Do you need disable-peephole?

6 ↗(On Diff #423618)

you can remove these - as you have specified a triple in the RUN

gpei updated this revision to Diff 423788.Apr 19 2022, 7:21 PM
gpei marked an inline comment as done.
gpei marked 2 inline comments as done.

Done, thanks for pointing this!

craig.topper added inline comments.Apr 19 2022, 7:26 PM
llvm/lib/Target/X86/X86.td
460

This should probably be MULC since the instruction names are VFMULC and VFCMULC. The consistent C is after MUL not before.

gpei updated this revision to Diff 423802.Apr 19 2022, 8:22 PM
gpei added inline comments.
llvm/lib/Target/X86/X86.td
460

I think cmul stands for complex multiply. However, I will fix it.

RKSimon accepted this revision.Apr 20 2022, 1:34 AM

LGTM - cheers

This revision is now accepted and ready to land.Apr 20 2022, 1:34 AM
RKSimon requested changes to this revision.Apr 20 2022, 9:39 AM

Where have the changes in X86Subtarget.h gone?

This revision now requires changes to proceed.Apr 20 2022, 9:39 AM
gpei added a comment.Apr 20 2022, 9:50 AM

Where have the changes in X86Subtarget.h gone?

We don't need change X86Subtarget.h anymore. These code are generated automatically by *.td now.

RKSimon accepted this revision.Apr 20 2022, 2:14 PM

OK - cheers

This revision is now accepted and ready to land.Apr 20 2022, 2:14 PM
This revision was landed with ongoing or failed builds.Apr 21 2022, 1:47 AM
This revision was automatically updated to reflect the committed changes.
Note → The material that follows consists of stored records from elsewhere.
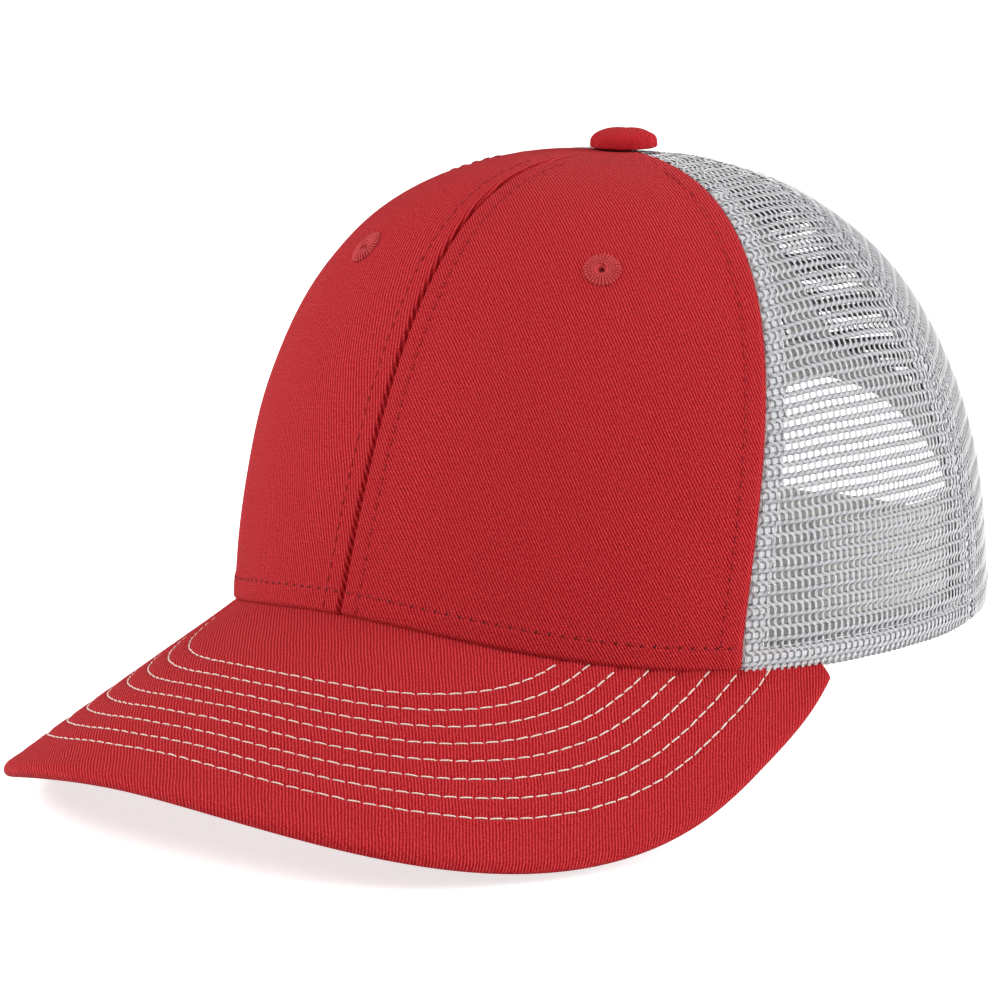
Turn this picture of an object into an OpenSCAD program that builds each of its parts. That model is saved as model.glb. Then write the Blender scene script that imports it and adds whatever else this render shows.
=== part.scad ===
// Trucker mesh cap: two structured twill front panels, four mesh panels, a curved
// eight-row bill and a plastic snap strap. Millimetres, +Z up, +X to the wearer's left,
// the bill points along -Y. The origin is the centre of the head opening, on its plane.

/* [Crown] */
// Half-width of the head oval
head_half_width = 82; // [80:0.5:84]
// Distance from the origin to the front of the head oval
head_front = 94.5; // [93:0.5:96]
// Distance from the origin to the back of the head oval
head_back = 97; // [95:0.5:99]
// Height of the crown above the head opening, without the button
crown_h = 107; // [104:1:110]
// How far behind the origin the panels meet
apex_back = 3.5; // [2:0.5:5]
// Thickness of the front twill
twill_t = 0.8; // [0.6:0.05:0.85]
// Thickness of the mesh
mesh_t = 0.8; // [0.6:0.05:0.85]

/* [Bill] */
// Half-width of the bill, measured round its curve
bill_half_width = 100.5; // [98:0.5:103]
// Length of the bill down its middle
bill_length = 71; // [68:0.5:76]
// Radius that the bill is bent to
bill_radius = 115; // [112:0.5:120]
// Angle that the bill slopes down, in degrees
bill_pitch = 20; // [18:0.5:22]
// Thickness of the bill board
board_t = 2; // [1.6:0.1:2.2]
// Rows of stitching on the bill
stitch_rows = 8; // [4:1:9]
// Distance between rows of stitching
row_gap = 5.2; // [4:0.1:5.5]

/* [Rear opening] */
// Half-width of the arch above the strap
arch_half_width = 42; // [40:0.5:44]
// Height of the arch
arch_h = 46; // [42:0.5:50]
// Height of the snap straps
strap_h = 14; // [12:0.5:16]
// Thickness of the snap straps
strap_t = 1.2; // [1:0.1:1.4]
// Radius that the straps are curved to
strap_radius = 110; // [106:1:116]
// Distance between snaps
snap_pitch = 8; // [7.8:0.1:8.2]
// Radius of a snap hole
hole_r = 2.25; // [2.2:0.05:2.3]
// Radius of a snap peg
peg_r = 1.75; // [1.6:0.05:1.8]

/* [Inside] */
// Height of the sweatband
sweatband_h = 32; // [28:1:34]
// Width of the seam tapes
tape_w = 12; // [10:0.5:13]
// Height of the care label
label_h = 24; // [18:1:26]

/* [Hidden] */

red = [0.76, 0.16, 0.18];
white = [0.93, 0.93, 0.93];
pale = [0.85, 0.84, 0.82];

seam_slit = 0.14;                 // half the slit between neighbouring panels, in degrees
layer_gap = 0.2;                  // clearance between sewn layers
buckram_t = 0.6;
tape_t = 0.4;
thread_t = 0.3;
thread_w = 0.3;                   // half-width of a line of thread
lift = 0.25;                      // clearance under threads and embroidery
bill_root_z = 9.8;                // height of the bill's surface at the front of the oval
bill_wide_at = -16.5;             // where the bill is widest, measured along its length
bill_side_power = 2.3;
bill_front_power = 1.97;
bill_corner = 78;                 // angle round the oval where the bill ends
bill_droop = 3.3;                 // how far the bill's corners sag below its curved sheet
cover_t = 0.7;
board_inset = 1.5;                // from the covers' edge to the board's
corner_gap = 1.2;                 // from the crown to the very corner of the bill
first_row = 12.6;                 // from the bill's edge to the outer row
apex_hole = 0.03;                 // share of the oval left open under the button
buckram_depth = twill_t + layer_gap;
tape_depth = buckram_depth + buckram_t + 0.3;
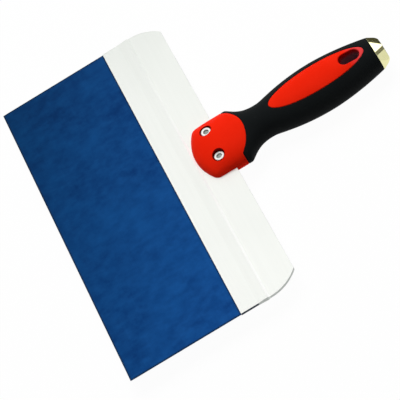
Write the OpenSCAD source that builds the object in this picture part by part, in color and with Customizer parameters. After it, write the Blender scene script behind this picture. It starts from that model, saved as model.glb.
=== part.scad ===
// Wide flexible taping knife with a blued spring-steel blade, an aluminium backing strip, a two-shot
// moulded handle held by two tubular rivets, and a metal hammer end. Millimetres, +Z up out of the face.
// X runs along the working edge, +Y from the working edge to the hammer end.

/* [Blade] */

// Length of the working edge
blade_w = 254; // [200:1:300]
// Blade showing in front of the backing strip
blade_out = 81.3; // [60:0.1:95]
// Thickness of the blade steel
blade_t = 0.5; // [0.4:0.05:0.6]
// Blade hidden inside the backing strip
blade_tuck = 12.6; // [10:0.1:14]
// Width of the ground band along the working edge
ground_band = 4; // [2:0.5:8]

/* [Backing strip] */

// Depth of the strip, from its front lips to its spine
strip_d = 42.8; // [40:0.1:48]
// Thickness of the strip at its lips and web
strip_t = 2; // [1.8:0.1:2.4]
// Thickness of the strip across its ridge
ridge_t = 3.3; // [2.8:0.1:3.6]
// Distance from the front lips to the crest of the ridge
ridge_at = 19.6; // [18:0.1:20.4]
// Radius of the rounded rear corners
end_r = 28; // [24:0.5:34]

/* [Handle] */

// Width of the jaws that clasp the strip
jaw_w = 46.4; // [42:0.2:50]
// Thickness of the jaws
jaw_t = 20; // [18:0.2:21]
// Length of the jaws over the strip
jaw_over = 21.6; // [20:0.1:21.7]
// Radius of the broad front edge of the jaws
nose_r = 39; // [34:1:60]
// Width of the waist behind the jaws
neck_w = 25.2; // [22:0.2:29]
// Greatest width, at the palm swell
palm_w = 38.9; // [35:0.1:43]
// Greatest thickness, at the palm swell
palm_t = 24.4; // [22:0.2:27]
// Width at the hammer end
butt_w = 25.7; // [25:0.1:28]
// Thickness at the hammer end
butt_t = 19.6; // [17:0.2:21]
// Length of the handle behind the spine of the strip
handle_l = 115.5; // [112:0.5:124]
// Thickness of the soft grip over the hard core
skin_t = 2.2; // [1.6:0.1:2.6]

/* [Openings in the grip] */

// Length of the oval where the hard core shows
oval_l = 71.8; // [68:0.2:74]
// Width of that oval
oval_w = 22; // [20:0.2:23.4]
// Length of the hanging hole
hang_l = 14.6; // [13:0.2:16]
// Width of the hanging hole
hang_w = 8.4; // [7:0.2:9.4]

/* [Rivets] */

// Distance between the two rivets
rivet_gap = 23.4; // [20:0.2:25]
// Distance from the spine forward to the rivets
rivet_in = 6.1; // [5:0.1:8]
// Diameter of the rivet heads
head_d = 6.9; // [6.2:0.1:7.4]
// Outside diameter of the rivet sleeve
sleeve_d = 5; // [4.6:0.1:5.2]
// Bore of the rivet sleeve
sleeve_bore = 3.8; // [3.2:0.1:4]
// Diameter of the recess round each rivet head
recess_d = 8.6; // [8:0.1:9.2]

/* [Hammer end] */

// Length of the metal end beyond the grip
cap_l = 6.7; // [5:0.1:9]
// Width of the metal end where it leaves the grip
cap_w = 23.8; // [22:0.1:24.6]
// Width across the sides of the metal end, level with the striking face
face_w = 23.2; // [20:0.1:23.8]
// Thickness of the metal end where it leaves the grip
cap_t = 14.4; // [12.8:0.1:15.4]
// Thickness of the striking face
face_t = 7.8; // [7:0.1:9]

/* [Hidden] */

$fn = 96;
wide_arc_fn = 180;

// Lengths of the stretches of the handle
nose_dome_l = 19;
jaw_back = 8.1;
joint_bulge = 9.8;
waist_in_l = 21.4;
waist_out_l = 42.5;
oval_margin = 5.5;
hang_margin = 3.4;
core_start = 5;
core_past = 1;

// Places along the knife, measured from the working edge
strip_y = blade_out;
slot_y = blade_out + blade_tuck;
ridge_y = blade_out + ridge_at;
spine_y = blade_out + strip_d;
nose_y = spine_y - jaw_over;
nose_full_y = nose_y + nose_dome_l;
rivet_y = spine_y - rivet_in;
joint_y = spine_y + jaw_back;
shoulder_y = joint_y + 2.4;
neck_y = shoulder_y + waist_in_l;
palm_y = neck_y + waist_out_l;
butt_y = spine_y + handle_l;
oval_end_y = butt_y - oval_margin;
oval_y = oval_end_y - oval_l / 2;
hang_y = oval_end_y - hang_margin - hang_l / 2;
knife_l = butt_y + cap_l;

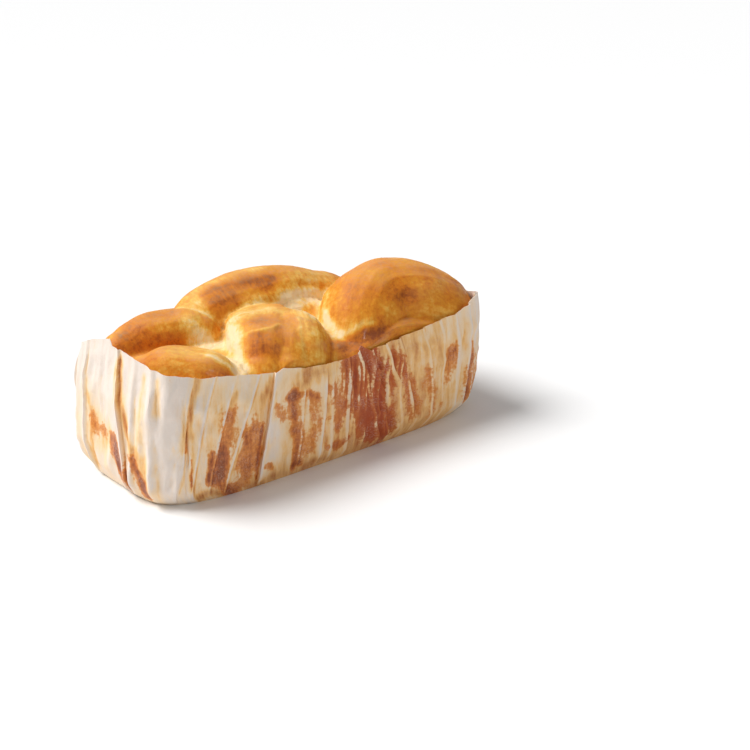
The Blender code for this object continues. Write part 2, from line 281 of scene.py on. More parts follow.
# Marks on the crust: a line through a few points in millimetres, its half width, how much darker
# (or, below 0, paler) the crust is there, and how deep the mark is (or, below 0, how high).
MARKS = (
    # far knot of the left end: near face darker, partly browner crust and partly painted shade;
    # pale tip
    (((-109, 27, 84), (-92, 18, 87), (-75, 11, 83)), 8.0, 0.22, 0.0),
    (((-104, 32, 91), (-92, 31, 95), (-80, 28, 96)), 8.0, 0.13, 0.0),
    (((-66, 15, 92), (-65, 9, 83)), 6.5, -0.55, 0.0),
    (((-118, 34, 88), (-108, 38, 92)), 4.0, -0.35, 0.0),
    # near knot of the left end: glossy spot with a pale rim
    (((-94, -35, 85), (-88, -40, 82)), 6.0, -0.04, 0.0),
    (((-86, -31, 88), (-79, -37, 84), (-75, -42, 78)), 2.6, -0.60, -0.5),
    (((-100, -24, 91), (-90, -22, 91)), 3.0, 0.12, 0.3),
    (((-102, -14, 91), (-90, -26, 90)), 9.0, -0.18, 0.0),
    # the valley between the left knots and the middle one
    (((-64, 4, 78), (-57, -3, 80), (-55, -12, 82)), 9.0, -0.80, 0.0),
    (((-77, -24, 84), (-70, -33, 80), (-68, -40, 76)), 6.0, -0.70, 0.0),
    (((-52, 11, 80), (-40, 14, 80), (-30, 16, 80)), 6.0, -0.25, 1.5),
    # long rope: pale near face, brown stripe under the crest, pale right end
    (((-50, 35, 100), (-52, 27, 97), (-53, 19, 93)), 4.0, -0.45, 0.0),
    (((-47, 27, 99), (-40, 20, 97), (-32, 19, 98)), 6.0, 0.20, 0.0),
    (((-24, 18, 97), (-11, 15, 97), (-4, 13, 95)), 4.0, -0.40, 0.0),
    # painted highlight: the top of the crest made paler where the light catches it
    (((-60, 40, 97), (-42, 41, 103), (-19, 40, 108), (1, 36, 109)), 5.0, -0.34, 0.0),
    (((-40, 32, 102), (-15, 28, 104), (8, 26, 103)), 12.0, 0.08, 0.0),
    (((-57, 42, 95), (-47, 34, 102), (-26, 29, 105), (-10, 26, 105), (3, 22, 104)), 3.6, 0.25, 0.3),
    (((2, 24, 104), (0, 20, 102), (-5, 13, 95)), 3.6, 0.22, 0.0),
    (((26, 21, 103), (36, 17, 98), (42, 22, 98)), 12.0, -0.36, 0.0),
    (((22, 15, 99), (30, 14, 97), (38, 12, 93)), 3.0, 0.30, 0.5),
    # the torn dough between the long rope, the middle knot and the dome
    (((6, 11, 92), (19, 8, 91), (31, 9, 88)), 8.0, -0.95, 0.0),
    (((8, 4, 90), (3, -12, 88), (2, -24, 86)), 7.0, -0.85, 0.0),
    # middle knot: pale left side, pale top, raised crease with painted highlight and painted shade
    # below
    (((-46, 2, 89), (-53, -10, 88), (-60, -20, 84), (-65, -30, 79), (-68, -41, 75)),
     6.0, -0.80, 0.0),
    (((-36, 6, 94), (-22, 0, 94), (-9, -8, 93), (-4, -18, 91)), 8.0, -0.36, 0.0),
    # painted highlight along the raised crease
    (((-51, -26, 92), (-46, -29, 93), (-36, -30, 93), (-29, -27, 94)), 1.4, -0.42, -0.5),
    # painted shade below the crease
    (((-48, -32, 91), (-38, -34, 91), (-30, -31, 92)), 2.2, 0.22, 0.3),
    (((-52, -30, 90), (-47, -42, 85), (-34, -41, 85)), 6.0, 0.14, 0.0),
    (((-43, -16, 94), (-34, -14, 95)), 6.0, 0.14, 0.4),
    (((-58, -34, 85), (-50, -40, 84)), 5.0, 0.12, 0.0),
    # its right half: a pale line down the front, and beside it a crease darkened as painted shade
    (((-10, -24, 93), (-20, -37, 89), (-25, -44, 83)), 1.6, -0.42, -0.4),
    # painted shade: the crease darkened where shade falls in it
    (((-26, -41, 83), (-33, -44, 77), (-40, -47, 74)), 1.3, 0.38, 1.1),
    (((-36, -44, 80), (-40, -46, 77)), 3.0, -0.35, -0.3),
    (((-7, -24, 91), (-12, -36, 88), (-13, -45, 84)), 5.0, -0.24, 0.0),
    (((-28, -48, 77), (-14, -51, 75)), 4.0, -0.20, 0.0),
    # dome: cream edge at its left end, streaks of stretched dough under it, browned middle
    (((30, -3, 96), (21, -11, 91), (15, -20, 85)), 3.4, -0.50, 0.0),
    (((16, -18, 86), (13, -26, 81), (13, -31, 79), (12, -35, 77)), 4.0, -0.95, -0.4),
    (((9, -33, 78), (16, -39, 80), (24, -44, 84), (34, -46, 86)), 2.2, -0.55, 0.2),
    (((8, -42, 76), (17, -45, 76), (29, -50, 79), (39, -50, 82)), 5.5, 0.34, 0.0),
    (((26, -32, 95), (35, -36, 98), (47, -38, 100), (60, -37, 99)), 9.0, 0.12, 0.0),
    (((38, -30, 102), (62, -28, 106), (84, -30, 104)), 18.0, 0.10, 0.0),
    (((66, -42, 96), (84, -40, 96), (106, -34, 88)), 14.0, 0.08, 0.0),
    (((6, -46, 73), (20, -50, 74), (34, -52, 76)), 5.0, 0.10, 0.0),
    (((78, -36, 99), (98, -35, 96)), 10.0, -0.10, 0.0),
)

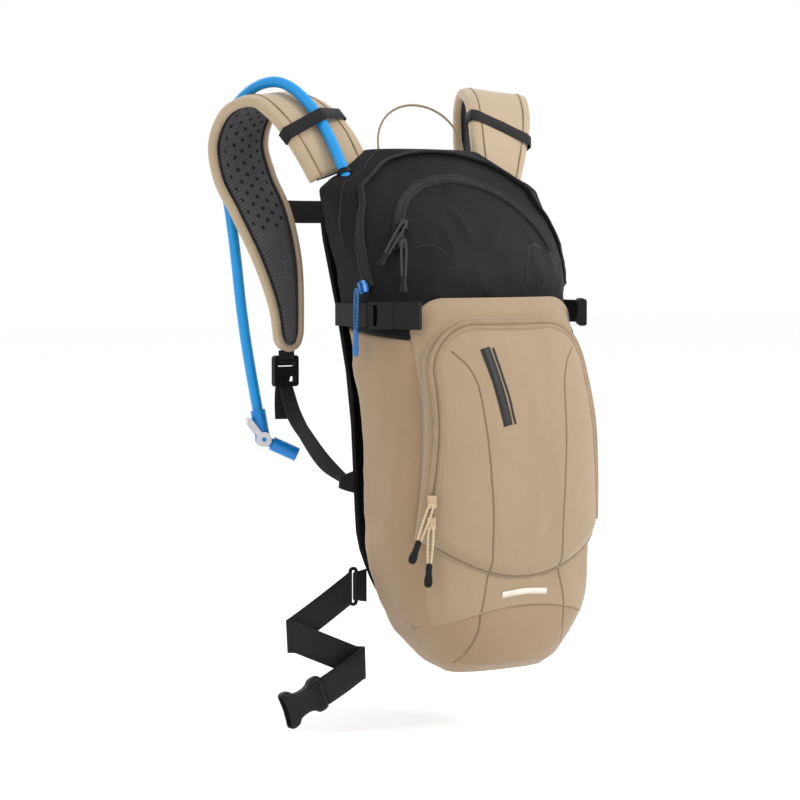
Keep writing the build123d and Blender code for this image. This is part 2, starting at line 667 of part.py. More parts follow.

Will this make it into 14.x ?

Will this make it into 14.x ?

This is being discussed on https://github.com/llvm/llvm-project/issues/55130 - if you can prove that there is a performance regression since 13.x without the patch then it should probably go in. Other wise it's really a new feature and I'm not sure whether we are accepting those for point releases.